The thought fastened to her like a leech. She felt the blood draining from her face. She went very rigid and pale and cold in that moment. He wanted to kill her.
“You have had the training of an illegal agent and that is what you will become again,” Gorki said, staring at his cognac. It seemed he did not want to look at her. “In the packet is identification. A French passport, papers, driver’s license… all the paperwork. It seems better to travel to Montreal from Paris first and then shuttle to Washington. The Canadian entry is much easier.”
“But our own people… in Washington—”
“This is not a matter for them. It is too delicate for more usual channels—”
She felt the words like blows; they were all lies. Gorki was isolating her and there was nothing she could do about it.
He had sent the killers in Lausanne not to kill the American but to kill her.
A rush of guilt overwhelmed her. It must be some flaw in her that exacted this punishment; some failure.
She was a woman of great beauty and cunning. In that shaken moment, she fell back on her resources.
She reached her hand across the white linen and touched the parchment fingers.
Gorki looked at her for a moment, as though he could not understand the gesture. He looked into Alexa’s glittering eyes. Eyes that could not be disguised, he thought. Eyes that will always give her away.
Gorki smiled at her as though she might have been a child.

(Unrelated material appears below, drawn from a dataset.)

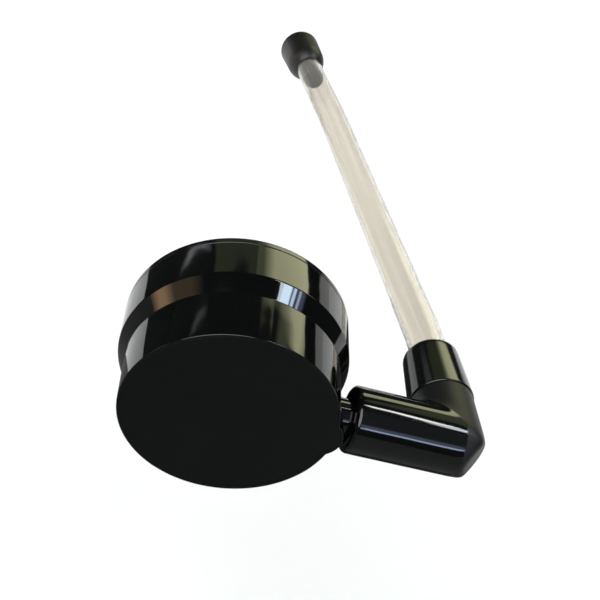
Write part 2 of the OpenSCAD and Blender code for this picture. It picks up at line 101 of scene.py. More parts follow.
class Nodes:
    """The node tree of a material or world, with short calls for the nodes used here."""

    def __init__(self, owner, coords="Object"):
        owner.use_nodes = True
        self.owner, self.tree = owner, owner.node_tree
        self.tree.nodes.clear()
        self.coords = self.add("ShaderNodeTexCoord").outputs[coords]

    def add(self, kind, **values):
        node = self.tree.nodes.new(kind)
        for key, value in values.items():
            setattr(node, key, value)
        return node

    def link(self, source, target):
        self.tree.links.new(source, target)

    def noise(self, scale, detail, stretch=None):
        """Noise from 0 to 1; scale is in features per metre."""
        node = self.add("ShaderNodeTexNoise")
        node.inputs["Scale"].default_value = scale
        node.inputs["Detail"].default_value = detail
        coords = self.coords
        if stretch:
            mapping = self.add("ShaderNodeMapping")
            mapping.inputs["Scale"].default_value = stretch
            self.link(coords, mapping.inputs["Vector"])
            coords = mapping.outputs["Vector"]
        self.link(coords, node.inputs["Vector"])
        return node.outputs["Fac"]

    def spread(self, value, low, high, to_low, to_high):
        """Maps low..high of a value to to_low..to_high, held at the ends."""
        node = self.add("ShaderNodeMapRange")
        node.clamp = True
        for name, number in (
            ("From Min", low),
            ("From Max", high),
            ("To Min", to_low),
            ("To Max", to_high),
        ):
            node.inputs[name].default_value = number
        self.link(value, node.inputs["Value"])
        return node.outputs["Result"]

    def math(self, operation, *values):
        """One Math node; each value is a number or an output."""
        node = self.add("ShaderNodeMath", operation=operation)
        for socket, value in zip(node.inputs, values):
            if isinstance(value, bpy.types.NodeSocket):
                self.link(value, socket)
            else:
                socket.default_value = value
        return node.outputs["Value"]

    def mix(self, factor, a, b):
        """Colour a at factor 0 and b at factor 1; each is a colour or an output."""
        node = self.add("ShaderNodeMix", data_type="RGBA")
        self.link(factor, node.inputs["Factor"])
        for name, value in (("A", a), ("B", b)):
            socket = next(s for s in node.inputs if s.name == name and s.type == "RGBA")
            if isinstance(value, tuple):
                socket.default_value = (*value, 1.0)
            else:
                self.link(value, socket)
        return next(s for s in node.outputs if s.type == "RGBA")

    def specks(self, scale, size):
        """1 inside sparse round specks and 0 elsewhere."""
        node = self.add("ShaderNodeTexVoronoi")
        node.inputs["Scale"].default_value = scale
        node.inputs["Randomness"].default_value = 1.0
        self.link(self.coords, node.inputs["Vector"])
        return self.spread(node.outputs["Distance"], size * 0.6, size, 1.0, 0.0)

    def bump(self, height, distance, under=None):
        """Normal of a relief so many metres deep, over another normal if one is given."""
        node = self.add("ShaderNodeBump")
        node.inputs["Distance"].default_value = distance
        self.link(height, node.inputs["Height"])
        if under:
            self.link(under, node.inputs["Normal"])
        return node.outputs["Normal"]

    def surface(self, **sockets):
        """The Principled shader, with a number, colour or output for each named socket."""
        shader = self.add("ShaderNodeBsdfPrincipled")
        for key, value in sockets.items():
            socket = shader.inputs[key.replace("_", " ")]
            if isinstance(value, bpy.types.NodeSocket):
                self.link(value, socket)
            elif isinstance(value, tuple):
                socket.default_value = (*value, 1.0)
            else:
                socket.default_value = value
        output = self.add("ShaderNodeOutputMaterial")
        self.link(shader.outputs["BSDF"], output.inputs["Surface"])
        return self.owner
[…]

“My dear Alexa,” Gorki said, removing his hand. “I fly back to Moscow in an hour. There is so little time. Believe me—” He spoke in a soft voice and then interrupted himself with silence. His eyes spoke regret. He smiled. “Perhaps—” Again, silence intervened. He rose and she saw he had left a packet on the table. Instructions and identification and money—the usual precautions.

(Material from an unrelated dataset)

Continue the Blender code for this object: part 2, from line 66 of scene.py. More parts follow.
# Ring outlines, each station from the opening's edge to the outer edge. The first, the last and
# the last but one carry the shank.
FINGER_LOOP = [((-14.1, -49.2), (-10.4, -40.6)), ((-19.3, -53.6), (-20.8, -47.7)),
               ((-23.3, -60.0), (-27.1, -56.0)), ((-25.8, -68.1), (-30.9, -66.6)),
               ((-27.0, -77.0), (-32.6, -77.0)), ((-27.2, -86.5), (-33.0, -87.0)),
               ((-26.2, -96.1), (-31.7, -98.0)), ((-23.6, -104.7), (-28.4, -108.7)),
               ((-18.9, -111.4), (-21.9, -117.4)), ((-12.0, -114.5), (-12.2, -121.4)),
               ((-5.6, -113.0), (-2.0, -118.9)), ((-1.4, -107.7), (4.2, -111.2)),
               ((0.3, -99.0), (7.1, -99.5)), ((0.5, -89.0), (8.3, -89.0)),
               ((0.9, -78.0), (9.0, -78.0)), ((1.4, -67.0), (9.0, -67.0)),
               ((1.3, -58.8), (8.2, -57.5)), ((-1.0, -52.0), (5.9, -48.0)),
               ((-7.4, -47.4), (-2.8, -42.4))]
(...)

But Alexa felt failure. Acute and cold. He was instructing her to follow a trail of lies to her own death. What was her failure?
And what was her alternative?
She shuddered. She looked up. Gorki was already threading his way through the tables, past the Party officials and their girlfriends, his thin frame silhouetted against the black window that looked out on blackened Prague. And the great red star turning slowly, slowly, above the church spires and the steeples.